ABC’s Long-Running ‘The Ten Commandments’ Easter Tradition Continues in 2023

Charlton Heston as Moses holding inscribed stone tablets, alongside John Derek as Joshua, Debra Paget as Lilia and Yvonne De Carlo as Sephora, in Cecil B. DeMille's The Ten Commandments (1956)
Courtesy Everett Collection

UPDATE 2/1/24: Air date info in this post relates to ABC’s airing of “The Ten Commandments” in 2023. For information about when “The Ten Commandments” is airing on ABC for Easter 2024, please click the image below.

For the past half-century, nearly every year since 1973, around Easter and Passover ABC has rebroadcast Cecil B. DeMille’s Oscar-winning 1956 epic The Ten Commandments, which draws its story from the Old Testament book of Exodus about Moses’ (Charlton Heston) deliverance of the Israelites from slavery at the hands of Egyptian pharaoh Rameses II (Yul Brynner).

While the 2023 airing already took place last Saturday, April 1, on ABC, the film is available to stream at abc.com

Already a very lengthy film in its original format, the TV broadcast somehow seems to keep getting longer each year thanks to commercials, so if you’re recording the movie, be aware that your DVR will get quite a workout — ABC has it scheduled in a four-hour-and-44-minute time slot!

But with a moviegoing experience this grand, the time flies by, and The Ten Commandments remains a thoroughly enjoyable film, no matter what religion you do or do not practice (and even if today’s televisions, no matter how large or high-quality they may be, can’t do justice to the film’s original VistaVision presentation).

The 1956 production is an expansion/remake of the prologue to the 1923 silent film The Ten Commandments that DeMille also made, which is impressive in its own right:

From an era in which Biblical epics were fairly common in Hollywood, DeMille’s 1956 work is one that remains highly watched and beloved to this day.

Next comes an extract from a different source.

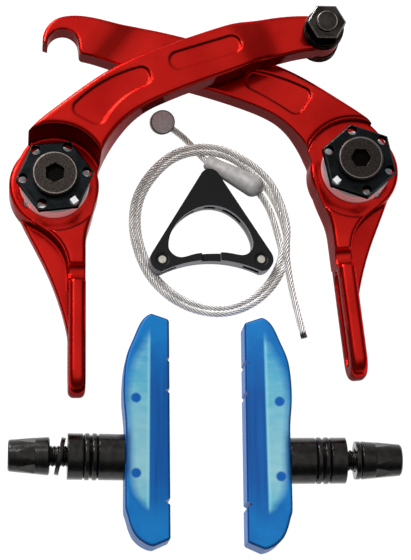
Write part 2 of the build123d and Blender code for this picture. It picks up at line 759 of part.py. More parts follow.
def core_slot(region, low, high, centre_y):
    """One stretch of a rim where the core is set back."""
    with BuildSketch(mode=Mode.PRIVATE) as slot:
        add(region.sketch)
        with Locations(((low + high) / 2, centre_y)):
            Rectangle(high - low, HANGER_APEX[1] - HANGER_BOW[1], mode=Mode.INTERSECT)
    return slot


def hanger_core():
    """The layer between the plates, set back in short slots along the opening and the bar."""
    with BuildPart() as core:
        with BuildSketch(Plane.XY.offset(HANGER_PLATE)):
            hanger_outline()
            for low, high in HANGER_EYE_SLOTS:
                add(core_slot(hanger_eye(HANGER_INSET), low, high, HANGER_APEX[1]).sketch, mode=Mode.SUBTRACT)
            for low, high in HANGER_BAR_SLOTS:
                add(core_slot(below_bow(HANGER_INSET), low, high, 0).sketch, mode=Mode.SUBTRACT)
        extrude(amount=HANGER_CORE)
    return core


def hanger_pin(centre):
    """A pin through the plates and the core, its head sunk in the front plate."""
    with BuildPart() as pin:
        with Locations((*centre, (HANGER_H - HANGER_SINK / 2) / 2)):
            Cylinder(HANGER_PIN_R, HANGER_H - HANGER_SINK / 2)
    return pin


def pad_block():
    """The moulded friction block, open for its insert and stud."""
    notch = [(0, 0), (2 * NOTCH_DEPTH, NOTCH_WIDTH), (2 * NOTCH_DEPTH, -NOTCH_WIDTH)]
    with BuildPart() as block:
        with BuildSketch():
            with BuildLine():
                lower = Spline(*PAD_LOWER_BACK, tangents=[(-1, 0), (0, 1)])
                upper = Spline(*PAD_UPPER_BACK, tangents=[(0, 1), (1, 0.2)])
                Line(lower @ 1, upper @ 0)
                Polyline(upper @ 1, *PAD_FACE, lower @ 0)
            make_face()
            fillet(vertices().group_by(Axis.X)[-1] + vertices().sort_by_distance(PAD_FACE[0])[0:1], PAD_CORNER_R)
        extrude(amount=PAD_HALF, both=True)
        with BuildSketch(Plane.XZ):
            with BuildLine():
                Polyline(
                    (PAD_FACE[1][0], PAD_FACE_HALF),
                    (0, PAD_HALF),
                    (-PAD_HALF, PAD_HALF),
                    (-PAD_HALF, -PAD_HALF),
                    (0, -PAD_HALF),
                    (PAD_FACE[1][0], -PAD_FACE_HALF),
                    close=True,
                )
            make_face()
        extrude(amount=4 * PAD_UPPER_BACK[-1][1], both=True, mode=Mode.INTERSECT)
        sides = [f for f in block.faces() if abs(f.normal_at().Z) > 0.9]
        fillet(ShapeList(e for f in sides for e in f.edges() if e.position_at(0.5).X > 0.05), PAD_EDGE_R)
        with BuildSketch(Plane.XY.offset(-2 * PAD_HALF)):
            for place in NOTCHES:
                with Locations((PAD_FACE[1][0] - NOTCH_DEPTH, place)):
                    Polygon(*notch, align=None)
        extrude(amount=4 * PAD_HALF, mode=Mode.SUBTRACT)
        add(pad_insert().part, mode=Mode.SUBTRACT)
        with BuildSketch(Plane.YZ.offset(-1)):
            Circle(M6_R)
        extrude(amount=INSERT_X[0] + 1, mode=Mode.SUBTRACT)
    return block


def pad_insert():
    """The stiffening insert inside the block, lens shaped at its top, with two holes."""
    middle_x = (INSERT_X[0] + INSERT_X[1]) / 2
    top = INSERT_Y[1] - 2 * INSERT_BOW
    with BuildPart() as insert:
        with BuildSketch(Plane.XY.offset(-INSERT_HALF)):
            with BuildLine():
                Polyline((INSERT_X[0], top), (INSERT_X[0], INSERT_Y[0]), (INSERT_X[1], INSERT_Y[0]), (INSERT_X[1], top))
                ThreePointArc((INSERT_X[1], top), (middle_x, INSERT_Y[1]), (INSERT_X[0], top))
            make_face()
            with Locations([(middle_x, y) for y in INSERT_HOLES]):
                Circle(INSERT_HOLE_R, mode=Mode.SUBTRACT)
        extrude(amount=2 * INSERT_HALF)
    return insert


def pad_stud():
    """The threaded stud that leaves the block's back."""
    with BuildPart() as stud:
        with BuildSketch(Plane.YZ.offset(STUD_END)):
            Circle(M6_R)
        extrude(amount=INSERT_X[0] - STUD_END)
        chamfer(stud.edges().group_by(Axis.X)[0], BOLT_EDGE)
    return stud


def turned(points, hollow=None):
    """A ring turned about the stud: its section runs along X, one side may be part of a ball."""
    with BuildPart() as piece:
        with BuildSketch():
            with BuildLine():
                if hollow:
                    ThreePointArc(points[-1], hollow, points[0])
                    Polyline(*points)
                else:
                    Polyline(*points, close=True)
            make_face()
        revolve(axis=Axis.X)
    return piece


def ball_x(rim_x, side, radius):
    """Where the ball that passes the rim circle has the given radius, on the stud's line."""
    depth = math.sqrt(BALL_R**2 - radius**2) - math.sqrt(BALL_R**2 - BALL_RIM_R**2)
    return rim_x + side * depth


def cup_and_dome(rim, back, flat, side):
    """A cup washer and the dome washer that turns in it. Side is +1 when the cup opens to -X."""
    middle_r = (WASHER_BORE_R + BALL_RIM_R) / 2
    inner = (ball_x(rim, side, WASHER_BORE_R), WASHER_BORE_R)
    bend = (ball_x(rim, side, middle_r), middle_r)
    cup = turned([(rim, BALL_RIM_R), (rim, WASHER_R), (back, WASHER_R), (back, WASHER_BORE_R), inner], bend)
    edge = side * DOME_EDGE
    near = rim - side * DOME_GAP
    dome = turned(
        [
            (rim, BALL_RIM_R),
            (near, BALL_RIM_R),
            (near - edge, DOME_R),
            (flat + edge, DOME_R),
            (flat, DOME_R - DOME_EDGE),
            (flat, WASHER_BORE_R),
            inner,
        ],
        bend,
    )
    return cup, dome


def flat_washer(x, tilt):
    """The thin washer that hangs loose on the stud."""
    with BuildPart() as washer:
        with Locations(Location((x, 0, 0), (0, 0, tilt)) * Location((0, 0, 0), (0, 90, 0))):
            Cylinder(FLAT_WASHER_R, FLAT_WASHER_THICK)
            Cylinder(WASHER_BORE_R, 2 * FLAT_WASHER_THICK, mode=Mode.SUBTRACT)
    return washer


def stud_nut():
    """The tapered nut at the stud's end, driven by a hexagon socket."""
    with BuildPart() as nut:
        with BuildSketch():
            with BuildLine():
                Polyline(
                    (NUT_START, M6_R + M6_CLEARANCE),
                    (NUT_START, NUT_BASE_R - NUT_EDGE),
                    (NUT_START - NUT_EDGE, NUT_BASE_R),
                    (NUT_END + NUT_EDGE, NUT_END_R),
                    (NUT_END, NUT_END_R - NUT_EDGE),
                    (NUT_END, 0),
                    (NUT_START - NUT_BORE, 0),
                    (NUT_START - NUT_BORE, M6_R + M6_CLEARANCE),
                    close=True,
                )
            make_face()
        revolve(axis=Axis.X)
        with BuildSketch(Plane.YZ.offset(NUT_END)):
            Circle(2 * NUT_BASE_R)
            RegularPolygon(NUT_FLATS / 2, 6, major_radius=False, mode=Mode.SUBTRACT)
        extrude(amount=NUT_START - NUT_COLLAR - NUT_END, mode=Mode.SUBTRACT)
        with BuildSketch(Plane.YZ.offset(NUT_END)):
            RegularPolygon(SOCKET_FLATS / 2, 6, major_radius=False)
        extrude(amount=NUT_SOCKET, mode=Mode.SUBTRACT)
    return nut


def pad_pieces(washer, nut_shift):
    """Every piece of one pad in the pad's own frame, by name."""
    thick_cup, inner_dome = cup_and_dome(CUP_RIM, PAD_LOWER_BACK[-1][0], DOME_FLAT, 1)
    thin_cup, outer_dome = cup_and_dome(THIN_CUP_RIM, THIN_CUP_END, DOME_FLAT, -1)
    return {
        "pad_block": pad_block(),
        "pad_insert": pad_insert(),
        "pad_stud": pad_stud(),
        "thick_cup_washer": thick_cup,
        "inner_dome_washer": inner_dome,
        "outer_dome_washer": outer_dome,
        "thin_cup_washer": thin_cup,
        "flat_washer": flat_washer(*washer),
        "stud_nut": placed(stud_nut(), Location((nut_shift, 0, 0))),
    }


# Arms and their pivots
left_place = about_pivot(LEFT_PIVOT, LEFT_TURN)
save(placed(left_arm(), left_place), "left_arm")
save(placed(right_arm(), about_pivot(RIGHT_PIVOT, RIGHT_TURN), mirrored=True), "right_arm")
for side, pivot, plate_angle, leg_angle, socket_angle in (
    ("left", LEFT_PIVOT, LEFT_ADJUSTER_ANGLE, LEFT_LEG_ANGLE, LEFT_SOCKET_ANGLE),
    ("right", RIGHT_PIVOT, RIGHT_ADJUSTER_ANGLE, RIGHT_LEG_ANGLE, RIGHT_SOCKET_ANGLE),
):
    upright = about_pivot(pivot)
    save(placed(pivot_bush(), upright), f"{side}_pivot_bush")
    save(placed(tension_adjuster(plate_angle), upright), f"{side}_tension_adjuster")
    save(placed(pivot_bolt(socket_angle), upright), f"{side}_pivot_bolt")
    mirrored = side == "right"
    spring_place = about_pivot(pivot, leg_angle + 180 if mirrored else leg_angle)
    save(placed(return_spring(), spring_place, mirrored), f"{side}_return_spring")

# Cable anchor
anchor_place = left_place * Location((*EYE, 0))
rear_top = ANCHOR_TOP + ANCHOR_REAR_WASHER[1]
bore = M6_R + M6_CLEARANCE
save(placed(anchor_bolt(), anchor_place), "anchor_bolt")
save(placed(ring(*ANCHOR_REAR_WASHER, ANCHOR_TOP, bore), anchor_place), "anchor_rear_washer")
save(placed(ring(*ANCHOR_FRONT_WASHER, rear_top, bore), anchor_place), "anchor_front_washer")
save(placed(anchor_nut(), anchor_place), "anchor_nut")

# Straddle cable
save(nipple(), "cable_nipple")
save(cable_run(LEAD_ROUTE), "cable_lead")
save(sleeve(), "cable_sleeve")
save(cable_run(TURN_ROUTE), "cable_turn")
save(coil(), "cable_coil")
save(cable_run(TAIL_ROUTE), "cable_tail")

# Cable hanger, lifted on its left side
leaning = Location((HANGER_FOOT_X, 0, 0), (0, HANGER_LEAN, 0)) * Location((-HANGER_FOOT_X, 0, 0))
save(placed(hanger_rear_plate(), leaning), "hanger_rear_plate")
save(placed(hanger_core(), leaning), "hanger_core")
save(placed(hanger_front_plate(), leaning), "hanger_front_plate")
save(placed(hanger_pin(HANGER_LEFT), leaning), "hanger_left_pin")
save(placed(hanger_pin(HANGER_RIGHT), leaning), "hanger_right_pin")

# Brake pads
for side, centre, turn, washer, nut_shift in (
    ("left", LEFT_PAD, 0, LEFT_FLAT_WASHER, 0),
    ("right", RIGHT_PAD, RIGHT_PAD_TURN, RIGHT_FLAT_WASHER, RIGHT_NUT_SHIFT),
):
    pad_place = Location((*centre, STUD_AXIS_Z), (0, 0, turn))
    for name, piece in pad_pieces(washer, nut_shift).items():
        save(placed(piece, pad_place, mirrored=side == "right"), f"{side}_{name}")
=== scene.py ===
import bpy
import json
import math
from mathutils import Matrix, Vector


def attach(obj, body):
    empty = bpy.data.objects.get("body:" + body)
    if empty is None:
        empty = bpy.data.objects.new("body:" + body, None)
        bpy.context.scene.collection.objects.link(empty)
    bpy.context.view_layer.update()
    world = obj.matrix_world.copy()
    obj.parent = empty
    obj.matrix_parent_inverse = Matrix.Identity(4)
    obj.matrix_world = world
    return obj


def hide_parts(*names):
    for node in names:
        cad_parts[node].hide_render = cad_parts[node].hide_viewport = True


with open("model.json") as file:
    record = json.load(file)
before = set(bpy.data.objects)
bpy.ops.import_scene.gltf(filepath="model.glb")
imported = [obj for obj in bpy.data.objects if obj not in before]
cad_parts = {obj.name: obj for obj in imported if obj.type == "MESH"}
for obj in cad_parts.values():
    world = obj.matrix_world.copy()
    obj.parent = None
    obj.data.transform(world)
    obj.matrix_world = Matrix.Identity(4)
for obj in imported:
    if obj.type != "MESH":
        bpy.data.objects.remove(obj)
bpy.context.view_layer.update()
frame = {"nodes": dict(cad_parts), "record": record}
nodes = frame["nodes"]

# Place of the drawing's origin in the row frame, in the drawing's millimetres
SHIFT = (0.9, 1.43, 0.0)
WHITE = (1, 1, 1)


def at(x, y, z=0.0):
    """A point of the drawing, in metres."""
    return Vector([(value + shift) / 1000 for value, shift in zip((x, y, z), SHIFT)])


def opaque(colour):
    """A colour tuple with its alpha; an output of a node stays as it is."""
    return (*colour, 1.0) if isinstance(colour, tuple) else colour


def show(name, data):
    """A new object in the scene."""
    thing = bpy.data.objects.new(name, data)
    bpy.context.scene.collection.objects.link(thing)
    return thing


CAMERA_DISTANCE = 620.0
CAMERA_TILT_X = math.radians(5.0)
CAMERA_TILT_Y = math.radians(14.5)
CAMERA_SENSOR = 36.0
CAMERA_LENS = 139.5
CAMERA_CLIP = 0.05

camera_data = bpy.data.cameras.new("camera")
camera_data.sensor_fit = "VERTICAL"
camera_data.sensor_height = CAMERA_SENSOR
camera_data.lens = CAMERA_LENS
camera_data.clip_start = CAMERA_CLIP
camera = show("camera", camera_data)
camera.location = at(
    -CAMERA_DISTANCE * math.sin(CAMERA_TILT_X),
    -CAMERA_DISTANCE * math.sin(CAMERA_TILT_Y) * math.cos(CAMERA_TILT_X),
    CAMERA_DISTANCE * math.cos(CAMERA_TILT_Y) * math.cos(CAMERA_TILT_X),
)
forward = (at(0, 0) - camera.location).normalized()
right = forward.cross(Vector((0, 1, 0))).normalized()
up = right.cross(forward)
camera.rotation_euler = Matrix((right, up, -forward)).transposed().to_euler()
bpy.context.scene.camera = camera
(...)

It’s easy to say “they don’t make ’em like that anymore” regarding such films, but in the case of The Ten Commandments, that is literally true — with its massive live crowd shots (of both people and animals) and spectacular set designs, the cost of making a film like this in the manner in which it was produced would certainly be viewed as prohibitive by any studio today, when CGI-created crowds would be a more manageable and cheaper option.

Along with Heston in his iconic role as Moses (and as the voice of God via the Burning Bush), and Brynner, the film is also star-studded with the likes of Anne Baxter as Nefretiri, Edward G. Robinson as Dathan (a seemingly odd casting choice, as Billy Crystal famously noticed), Yvonne De Carlo as Sephora, Debra Paget as Lilia, John Derek as Joshua, Vincent Price as Baka, John Carradine as Aaron and more.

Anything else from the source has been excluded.